David’s Blog

I’m listening…but I can barely hear you

You don’t miss your water, ‘til the well runs dry
-William Bell-

You don’t know what you’ve got ‘til it’s gone
-Joni Mitchell-

Round about age fifty, everybody in my family with patrilineal (Powsner) DNA enters the world of progressive higher frequency hearing loss. At first, the progression is so incremental as to be insidious. The drip-by-drip decay of consonant discriminations gradually renders comprehension of others’ speaker behaviors challenging, particularly in environments where there is a lot going on. Crowded social events, or even more formal meeting settings where people forget to take turns talking, become an overwhelming sound soup where one can see peoples’ mouths moving, but messages are lost. Busy outdoor environments frequently bewilder with a cacophony of auditory events that compete for focused attention and discrimination of importance, sometimes with basic safety implications. There’s a crucial reason for “Deaf Child at Play” signs.

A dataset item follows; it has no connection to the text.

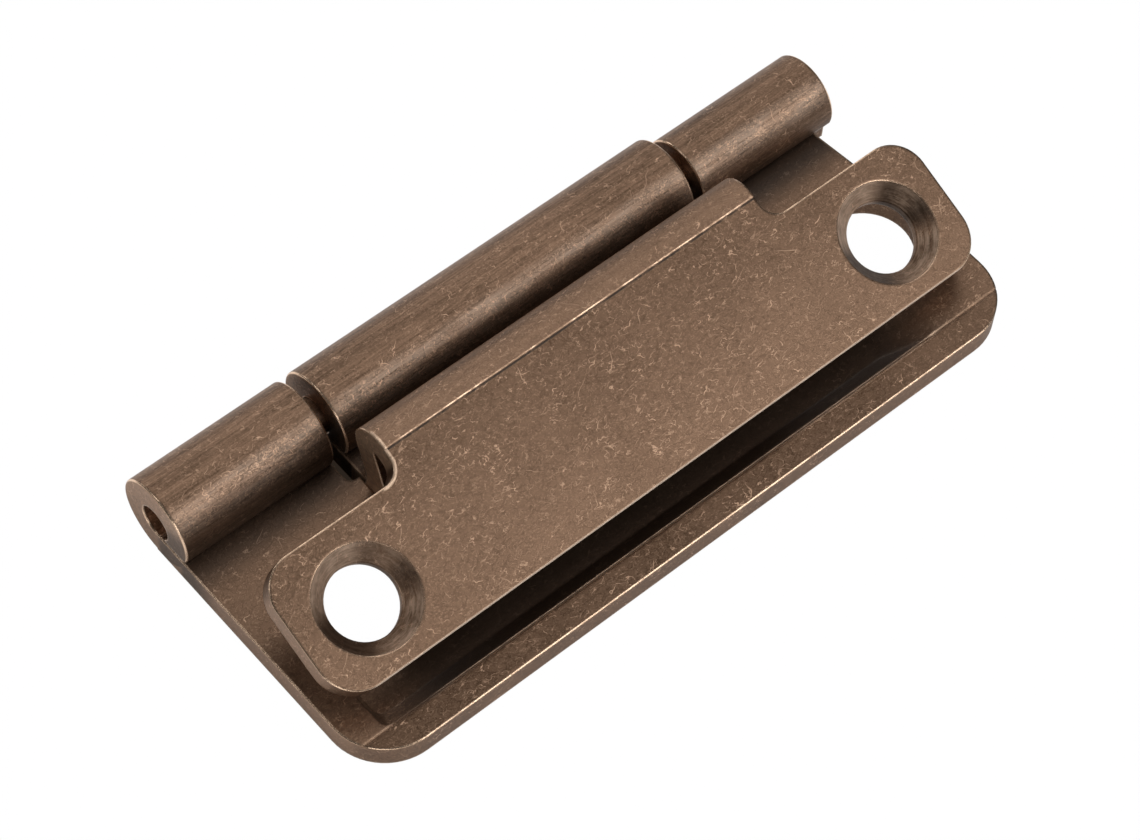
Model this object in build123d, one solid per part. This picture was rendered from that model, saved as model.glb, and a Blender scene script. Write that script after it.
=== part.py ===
from build123d import *
from math import cos, radians, sin, tan
import os

# Cranked hinge: a flat frame leaf, a cranked door leaf and the pin they turn on.
# Millimetres, +Z up, X along the pin, -Y towards the leaves' front edges.
# The origin is under the middle of the hinge as it lies with the frame leaf on a table.

LENGTH = 50.0
REACH = 19.73
SHEET = 1.65
PIN_D = 2.35
PIN_PLAY = 0.05
PIN_GRIP = 0.01
PIN_RECESS = 0.6
PIN_EDGE = 0.2
RIM_R = 0.15
SEAM = 0.3

MIDDLE_BARREL = 26.9
BARREL_GAP = 0.9
TIGHT_KNUCKLE_R = 2.56
TIGHT_SHIFT = 0.15

WINDOW_SIDE_PLAY = 0.2
WINDOW_FRONT_PLAY = 0.3
WINDOW_R = 0.8
RELIEF_DEPTH = 4.26
RELIEF_R = 0.5
FRONT_CORNER_R = 3.8
NECK = 1.3
NECK_LENGTH = 13.0
NECK_R = 0.6
NECK_UNDER = 0.6

SLOT_TO_LEFT_END = 5.8
SLOT_TO_RIGHT_END = 5.0
SLOT_LENGTH = 8.0
SLOT_WIDTH = 6.0
SLOT_TO_AXIS = 10.4

LIP = 1.76
SCORE_WIDTH = 0.14
SCORE_DEPTH = 0.08
POCKET_TO_LEFT_END = 2.2
POCKET_TO_RIGHT_END = 5.5
POCKET_WIDTH = 3.8
POCKET_DEPTH = 0.8
POCKET_R = 0.7
POCKET_FRONT_RUN = 1.15
POCKET_SIDE_RUN = 0.45
POCKET_FADE_RUN = 3.5

CRANK_OUT = 6.96
BEND_R = 1.5
WEB_LEAN = 20.6
FOLD_R = 0.2
TONGUE_STEP = 0.5
STEP_Z = 2.5
STEP_R = 0.3

LEAF_TILT = 22.5
LEAF_RISE = 7.54
LEAF_INSET = 0.5
LEAF_FRONT = 14.87
EAR_BACK = 6.08
EAR_FRONT_R = 2.5
EAR_BACK_R = 2.3
NOTCH_R = 1.2
CREASE_STEP = 0.1

SCREW_TO_END = 4.7
SCREW_TO_AXIS = 10.6
SCREW_HOLE_D = 4.5
COUNTERSINK_D = 6.5
COUNTERSINK_ANGLE = 90.0

BARREL_R = PIN_D / 2 + PIN_PLAY + SHEET
AXIS_Y = (REACH - BARREL_R) / 2
AXIS = Vector(AXIS_Y, BARREL_R)
KNUCKLE_IN = MIDDLE_BARREL / 2 + BARREL_GAP
HALF_TONGUE = MIDDLE_BARREL / 2 + TONGUE_STEP
LEAF_LENGTH = LENGTH - 2 * LEAF_INSET
WINDOW_HALF = MIDDLE_BARREL / 2 + WINDOW_SIDE_PLAY
WINDOW_FRONT = AXIS_Y - CRANK_OUT - WINDOW_FRONT_PLAY

SIDE_VIEW = Plane.YZ
LEAF_PLANE = Plane(
    origin=(0, AXIS_Y - LEAF_RISE * sin(radians(LEAF_TILT)), BARREL_R + LEAF_RISE * cos(radians(LEAF_TILT))),
    x_dir=(1, 0, 0),
    z_dir=(0, -sin(radians(LEAF_TILT)), cos(radians(LEAF_TILT))),
)


def across(profile, x0, x1):
    """A side-view profile drawn out along the pin from x0 to x1."""
    return Pos(x0, 0, 0) * extrude(SIDE_VIEW * profile, amount=x1 - x0, dir=(1, 0, 0))


def curl(bore_r, flat_end, outer_r=BARREL_R, shift=0.0):
    """Side view of a rolled barrel: the sheet runs in underneath, goes round the pin and
    stops just above itself, which leaves the open seam on the front."""
    ring = Pos(AXIS_Y - shift, outer_r) * Circle(outer_r) - Pos(*AXIS) * Circle(bore_r)
    seam_back = AXIS_Y - bore_r * 0.3
    seam_front = AXIS_Y - BARREL_R * 1.1
    seam = Pos((seam_back + seam_front) / 2, SHEET + SEAM / 2) * Rectangle(seam_back - seam_front, SEAM)
    roll = AXIS_Y - shift
    flat = Pos((roll + flat_end) / 2, SHEET / 2) * Rectangle(roll - flat_end, SHEET)
    return ring - seam + flat


def rimmed(barrel, outer_r):
    """The barrel with its outer end edges rounded over."""
    ends = barrel.edges().filter_by(GeomType.CIRCLE)
    return fillet([edge for edge in ends if abs(edge.radius - outer_r) < 0.001], RIM_R)


def window():
    """Plan of the opening that the crank drops through, with its two relief notches."""
    open_back = AXIS_Y + BARREL_R + 1
    notch_front = AXIS_Y - RELIEF_DEPTH
    cut = Pos(0, (WINDOW_FRONT + open_back) / 2) * Rectangle(2 * WINDOW_HALF, open_back - WINDOW_FRONT)
    cut = fillet(cut.vertices().group_by(Axis.Y)[0], WINDOW_R)
    notch = Pos(0, (notch_front + open_back) / 2) * Rectangle(2 * KNUCKLE_IN, open_back - notch_front)
    notch = fillet(notch.vertices().group_by(Axis.Y)[0], min(RELIEF_R, (KNUCKLE_IN - WINDOW_HALF) * 0.9))
    return cut + notch


def pocket():
    """The shallow coined pocket behind the front lip: sloping walls, and a long fade at its
    right end."""
    front = AXIS_Y - REACH + LIP
    left = -LENGTH / 2 + POCKET_TO_LEFT_END
    right = LENGTH / 2 - POCKET_TO_RIGHT_END
    floor_left = left + POCKET_SIDE_RUN
    floor_right = right - POCKET_FADE_RUN
    floor_front = front + POCKET_FRONT_RUN
    floor_width = POCKET_WIDTH - POCKET_FRONT_RUN - POCKET_SIDE_RUN
    corner = min(POCKET_R, floor_width * 0.4)
    top_plan = RectangleRounded(right - left, POCKET_WIDTH, corner)
    floor_plan = RectangleRounded(floor_right - floor_left, floor_width, corner)
    top = Pos((left + right) / 2, front + POCKET_WIDTH / 2, SHEET) * top_plan
    floor_centre = ((floor_left + floor_right) / 2, floor_front + floor_width / 2, SHEET - POCKET_DEPTH)
    return loft([Pos(*floor_centre) * floor_plan, top], ruled=True)


def neck():
    """Plan of the sliver that is off the leaf's right side beside the tighter knuckle."""
    back = AXIS_Y - TIGHT_SHIFT - TIGHT_KNUCKLE_R + NECK_UNDER
    side = LENGTH / 2
    front = back - NECK_LENGTH
    plan = Polygon((side + NECK, back), (side - NECK, back), (side, front), (side + NECK, front), align=None)
    return fillet(plan.vertices().sort_by(Axis.X)[0], NECK_R)


def frame_leaf():
    """The flat leaf with the two outer knuckles."""
    front = AXIS_Y - REACH
    plan = Pos(0, (front + AXIS_Y) / 2) * Rectangle(LENGTH, REACH)
    plan = fillet(plan.vertices().group_by(Axis.Y)[0], FRONT_CORNER_R)
    for x in (SLOT_TO_LEFT_END - LENGTH / 2, LENGTH / 2 - SLOT_TO_RIGHT_END):
        plan -= Pos(x, AXIS_Y - SLOT_TO_AXIS) * SlotOverall(SLOT_LENGTH, SLOT_WIDTH)
    leaf = extrude(plan - window(), amount=SHEET)
    leaf -= pocket()
    leaf -= Pos(0, front + LIP, SHEET) * Box(LENGTH, SCORE_WIDTH, 2 * SCORE_DEPTH)
    grip_r = PIN_D / 2 - PIN_GRIP
    flat_end = AXIS_Y - RELIEF_DEPTH + RELIEF_R
    left = curl(grip_r, flat_end)
    right = curl(grip_r, flat_end, TIGHT_KNUCKLE_R, TIGHT_SHIFT)
    leaf += rimmed(across(left, -LENGTH / 2, -KNUCKLE_IN), BARREL_R)
    leaf += rimmed(across(right, KNUCKLE_IN, LENGTH / 2), TIGHT_KNUCKLE_R)
    leaf -= extrude(neck(), amount=SHEET)
    return leaf.solids().sort_by(SortBy.VOLUME)[-1]


def crank_line():
    """The underside of the sheet in side view, from below the pin up into the tilted plate,
    and how far the end of the fold lies behind the pin axis along that plate."""
    up_web = Vector(sin(radians(WEB_LEAN)), cos(radians(WEB_LEAN)))
    web_out = Vector(-up_web.Y, up_web.X)
    plate_out = Vector(-sin(radians(LEAF_TILT)), cos(radians(LEAF_TILT)))
    down_plate = Vector(-plate_out.Y, plate_out.X)
    outer_r = BEND_R + SHEET
    bend_centre = Vector(AXIS_Y - CRANK_OUT + outer_r, outer_r)
    rise = LEAF_RISE - FOLD_R - SHEET - (bend_centre - AXIS).dot(plate_out)
    climb = (rise - (outer_r + FOLD_R) * web_out.dot(plate_out)) / up_web.dot(plate_out)
    fold_centre = bend_centre + web_out * (outer_r + FOLD_R) + up_web * climb
    foot = Line((AXIS_Y, 0), (bend_centre.X, 0))
    bend = JernArc(foot @ 1, foot % 1, outer_r, -(90 + WEB_LEAN))
    web = Line(bend @ 1, fold_centre - web_out * FOLD_R)
    fold = JernArc(web @ 1, web % 1, FOLD_R, 180 + LEAF_TILT - (90 - WEB_LEAN))
    plate = Line(fold @ 1, fold @ 1 + fold % 1 * CREASE_STEP)
    fold_back = -(fold_centre - AXIS).dot(down_plate)
    return Wire([foot, bend, web, fold, plate]), fold_back


def screw_hole():
    """Countersunk screw hole on the Z axis, with the plate's outer face at z = 0."""
    bore = Pos(0, 0, -SHEET) * Cylinder(SCREW_HOLE_D / 2, 4 * SHEET)
    top_r = COUNTERSINK_D / 2
    slope = tan(radians(COUNTERSINK_ANGLE / 2))
    depth = top_r / slope
    sink = Pos(0, 0, -depth / 2) * Cone(0, top_r, depth)
    return bore + sink


def door_leaf():
    """The cranked leaf: middle barrel, foot, web, folded ridge and the T-shaped plate."""
    half_barrel = MIDDLE_BARREL / 2
    underside, crease = crank_line()
    strip = make_face(underside.offset_2d(SHEET, side=Side.RIGHT, closed=True).edges())
    above_step = Pos(AXIS_Y, STEP_Z + LEAF_RISE) * Rectangle(4 * LEAF_RISE, 2 * LEAF_RISE)
    barrel = curl(PIN_D / 2 + PIN_PLAY, AXIS_Y)
    leaf = rimmed(across(barrel, -half_barrel, half_barrel), BARREL_R)
    leaf += across(strip, -half_barrel, half_barrel)
    leaf += across(strip & above_step, -HALF_TONGUE, HALF_TONGUE)
    steps = leaf.edges().filter_by(Axis.Y).filter_by_position(Axis.Z, STEP_Z - 0.01, STEP_Z + 0.01)
    inner = [e for e in steps if abs(abs(e.center().X) - half_barrel) < 0.01]
    leaf = fillet(inner, min(STEP_R, TONGUE_STEP * 0.9))
    ears = Pos(0, -(LEAF_FRONT + EAR_BACK) / 2) * Rectangle(LEAF_LENGTH, LEAF_FRONT - EAR_BACK)
    ears = fillet(ears.vertices().group_by(Axis.Y)[0], EAR_FRONT_R)
    ears = fillet(ears.vertices().group_by(Axis.Y)[-1], EAR_BACK_R)
    tongue = Pos(0, (crease - LEAF_FRONT) / 2) * Rectangle(2 * HALF_TONGUE, LEAF_FRONT + crease)
    plan = ears + tongue
    roots = [v for v in plan.vertices() if abs(abs(v.X) - HALF_TONGUE) < 0.01 and abs(v.Y + EAR_BACK) < 0.01]
    plan = fillet(roots, min(NOTCH_R, (EAR_BACK + crease) * 0.95))
    leaf += LEAF_PLANE * Pos(0, 0, -CREASE_STEP) * extrude(plan, amount=CREASE_STEP - SHEET)
    screw_x = LEAF_LENGTH / 2 - SCREW_TO_END
    for x in (-screw_x, screw_x):
        leaf -= LEAF_PLANE * Pos(x, -SCREW_TO_AXIS, -CREASE_STEP) * screw_hole()
    return leaf.solids().sort_by(SortBy.VOLUME)[-1]


def hinge_pin():
    """Plain pin, held by the outer knuckles and set back a little from their ends."""
    half = LENGTH / 2 - PIN_RECESS
    body = across(Pos(*AXIS) * Circle(PIN_D / 2), -half, half)
    return chamfer(body.edges().filter_by(GeomType.CIRCLE), PIN_EDGE)


os.makedirs("parts", exist_ok=True)
export_step(frame_leaf(), "parts/frame_leaf.step")
export_step(door_leaf(), "parts/door_leaf.step")
export_step(hinge_pin(), "parts/hinge_pin.step")
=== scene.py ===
import bpy
from math import cos, radians, sin
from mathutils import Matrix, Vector

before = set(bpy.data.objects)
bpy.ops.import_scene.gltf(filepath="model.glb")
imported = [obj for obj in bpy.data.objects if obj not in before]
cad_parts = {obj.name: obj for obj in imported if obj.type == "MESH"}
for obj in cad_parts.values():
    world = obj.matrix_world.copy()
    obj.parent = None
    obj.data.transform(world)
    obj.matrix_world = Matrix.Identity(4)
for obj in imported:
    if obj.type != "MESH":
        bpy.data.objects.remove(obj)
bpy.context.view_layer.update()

# Places in metres; the ones below them, and those in the ramps, are in millimetres.
MM = 0.001
PIN_Y = 8.4275 * MM
PIN_Z = 2.875 * MM
LEAF_TILT = radians(22.5)
CREASE = 4.38
HALF_RIDGE = 13.95
NOTCH_RADIUS = 1.2
EAR_BACK = 6.08
SCREW_X = 19.8
SCREW_Y = 10.6
SCORE_LINE = 17.97
POCKET_LEFT = 22.8

CENTRE = (0.0, 0.0, 0.0)
MIDDLE_GREY = (0.5, 0.5, 0.5)

DARK_BROWN = (0.075, 0.042, 0.024, 1.0)
LIGHT_BROWN = (0.440, 0.272, 0.176, 1.0)
# Colour of the barrels' front band: polish and painted highlight.
POLISH_AND_HIGHLIGHT = (0.52, 0.42, 0.34, 1.0)
SCRATCHED = (0.88, 0.57, 0.38, 1.0)
WORN_COPPER = (1.0, 0.71, 0.50, 1.0)
DEEP_SHADE = (0.022, 0.013, 0.008, 1.0)
FRONT_WALL_LIGHT = (0.95, 0.74, 0.58, 1.0)
WEB_END_LIGHT = (0.74, 0.50, 0.33, 1.0)
SINK_SHADE = (0.045, 0.028, 0.018, 1.0)
# Painted highlight in the countersinks.
SINK_HIGHLIGHT = (0.84, 0.61, 0.45, 1.0)

# Scratches by size: cells to a unit, length, width, curl, seed and strength.
SCRATCH_SIZES = (
    (0.55, 0.45, 0.016, 0.30, 3.1, 0.7),
    (1.5, 0.55, 0.050, 0.8, 17.7, 1.0),
    (2.1, 0.62, 0.072, 1.1, 41.3, 0.9),
    (2.8, 0.70, 0.095, 1.3, 67.9, 0.8),
)

# Softboxes: name, place, width and height in metres, and power in watts.
LIGHTS = (
    ("softbox_key", (0.19, -0.35, 0.34), (0.30, 0.28), 0.77),
    ("softbox_top", (0.16, -0.02, 0.50), (0.40, 0.26), 0.27),
    ("softbox_back", (0.20, 0.24, 0.44), (0.34, 0.26), 0.24),
    ("fill_left", (-0.36, -0.36, 0.16), (0.30, 0.22), 0.40),
    ("strip_left", (-0.30, 0.20, 0.42), (0.12, 0.30), 0.16),
    ("rim_back", (0.10, 0.45, 0.20), (0.50, 0.15), 0.35),
)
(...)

Of necessity, vision must take on an outsized share of environmental awareness and it’s all very exhausting. In the absence of sensory disability, hearing and vision work together seamlessly to support effective responses to the world around us, but that partnership goes unnoticed until one of the partners in perception begins to falter.

Tis a gift to be simple, but life only affords such gifts when the responsibilities of communal living abate for the day and one can retreat into the relative serenity of space and activity that one can control. I remember my father, after a busy day of speaking and listening, taking out his (in his day blunt instrument) hearing aids and settling into his favorite chair with a book and heaving a sigh of relief. My hearing aids are much higher tech, with five different channels that can be adjusted for frequency response and discrimination of ‘what’s important to hear’ in a variety of settings. They are still, however, prostheses… not the real deal, and are one more thing to attend to and manage. I find myself, in conversations, running through the five channels for best effect, or more aptly stated: which one will help me hear the least badly.

So why am I sharing my personal tale of disability challenge?… not so you’ll know I have a hard time hearing you (I’ll deal with that on the spot). I’m reporting here in the service of applied behavior analysis. We work hard to support people with a wide range of disabilities: sensory challenges, motoric challenges, communication challenges, intellectual challenges… by themselves and in endless combinations. I’ve described the impact of sensory challenge in my own life. To people with motoric challenges, a curb looms like a hard to scale cliff. People with communication challenges struggle to both impart and receive information. People with intellectual challenges struggle constantly to make sense of the world around them.

Behavior analysts teach through targeted applications of positive reinforcement. To be effective, the reinforcement provided must surpass the effort required to produce a response. While I struggle with hearing loss, the reinforcement of successful communication makes the fatigue I feel at the end of the day worth it… but my disability is adventitious. For most of my life, listener behavior was easy and highly reinforcing. People with lifelong disabilities do not have the advantage that a rich adaptive learning history affords. For them, we must ensure two things. First, challenges must be accommodated so that response effort (as we behavior analysts call it) is never so great that the learner is discouraged. Secondly, we must always offer sufficient positive reinforcement to make the effort worthwhile.